As we begin to consider diversity and inclusion as central consideration of historical research, it seems crude to relentlessly single out individual (while worthy) ‘pioneers’. Instead, this article hopes to invite further research into the formation, evolution, and outreach of the collections, beginning to disclose those muted histories and in turn slowly disentangle “this dilemma”.
The department’s move from 66 Portland Place to 21 Portman Square offers one case study in understanding how the collections have been formed. The period appears defined by concern toward saving existing assets, arguably at the expense of the collections’ expansion or diversification. However, the Librarian’s Papers have (as described in catalogue records) “been heavily weeded by past librarians” and, like most archives, cannot hope to tell the story on their own. While responsible weeding is a standard archival practice, it is intriguing to consider what might have been lost. Chief Curator Charles Hind points out that a search through the individual archives of some of the architects may fill some of the gaps in the stories of the institutional archive, hinting at the ways in which archives (with the ways in which they structure information and material) can prove fickle resources.
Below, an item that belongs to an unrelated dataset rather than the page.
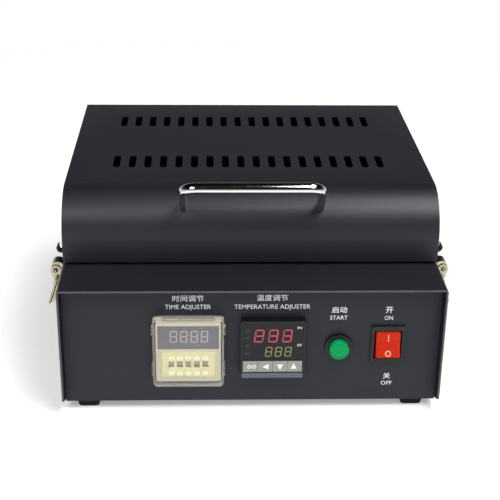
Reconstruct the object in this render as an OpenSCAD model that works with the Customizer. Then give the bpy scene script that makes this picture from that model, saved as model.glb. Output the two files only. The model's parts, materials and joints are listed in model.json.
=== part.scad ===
// Bench reflow oven: a sheet-metal base with a front control panel, a heated plate in a
// sunken chamber, and a lid on two rear hinges with a draw latch on each side.
// X runs to the right, Y to the back and Z up. The origin is on the desk, at the middle
// of the overall width and depth. Millimetres.

/* [Base] */
// Width over the base cover
body_w = 284; // [276:1:330]
// Depth of the base cover, from its front rim to the rear wall
body_d = 277; // [272:1:330]
// Height of the cover's sides
cover_h = 96.5; // [94:0.5:120]
// Sheet thickness of the cover
cover_t = 1.5; // [1:0.1:2.5]
// Height of the slanting cut at the foot of the cover's front rim
cover_cut_h = 4.5; // [1:0.5:8]
// Outside radius of the cover's long bends
cover_bend_r = 2.2; // [1:0.1:5]
// How far the chassis hangs below the cover's sides
chassis_drop = 1; // [0.5:0.5:6]
// Sheet thickness of the chassis
chassis_t = 1.5; // [1:0.1:2.5]
// Height of the chassis's turned-up edges
chassis_flange_h = 16; // [14:1:24]
// Distance from the cover's front rim back to the front panel
panel_inset = 10; // [9.5:0.5:14]
// Thickness of the front and rear panels
panel_t = 1.5; // [1:0.1:2.5]
// Gap around a sheet part that slides into another
sheet_gap = 0.3; // [0.1:0.05:0.6]

/* [Feet] */
// Height of a rubber foot
foot_h = 7.5; // [5:0.5:15]
// Width of a square foot where it meets the chassis
foot_w = 18.4; // [16:0.2:24]
// Width of a foot on the desk
foot_base_w = 15.8; // [15:0.2:24]
// Corner radius of a foot, seen from above
foot_corner_r = 2.8; // [1:0.1:4]
// Distance between the left and right feet
foot_span_x = 247.2; // [220:0.2:260]
// Distance from the cover's front and rear edges in to a foot's centre
foot_inset_y = 22.8; // [20:0.2:60]
// Diameter of the recess for a foot's screw
foot_recess_d = 9; // [8.5:0.5:11]

/* [Lid] */
// Air gap between the cover's top and the lid's lower edge
lid_gap = 2; // [1.8:0.1:4]
// Height of the lid
lid_h = 51; // [48:1:80]
// Distance from the cover's front rim back to the lid's front
lid_setback = 45; // [43:1:50]
// How far the lid's sides stand in from the cover's sides
lid_side_step = 0.75; // [0.25:0.05:2]
// Sheet thickness of the lid
lid_t = 1.2; // [0.8:0.1:2]
// Radius of the big bend at the lid's upper front
lid_bend_r = 34; // [30:1:40]
// Radius of the lid's upper rear bend
lid_rear_r = 4; // [2:0.5:8]
// Width of the lid's turned-in lower flange
lid_flange_w = 7; // [5:0.5:7]
// How far the lid opens, in degrees
lid_open_angle = 100; // [60:5:100]
// Diameter of a rubber bumper under the lid
bumper_d = 6; // [4:0.5:6]

/* [Lid vents] */
// Number of slots in a row
vent_count = 18; // [4:1:20]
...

The RIBA Collections, including its institutional archive, are most helpfully thought of as a conscious resource, rather than an objective vault of evidence, reflective of the RIBA itself. Highlighting how the collections are constantly evolving, Hind describes today’s approach to collecting as “the collective memory of the architectural profession in the United Kingdom and its members worldwide”.
In the search for alternative histories within the profession, the future lies in using the collections as a point of comparison with other repositories, to identify those elisions and areas of absence at a broader scale, reconciling that otherwise fractured collective memory. This process would undoubtedly begin to uncover such histories without resorting to the seemingly inevitable search for “the first…”.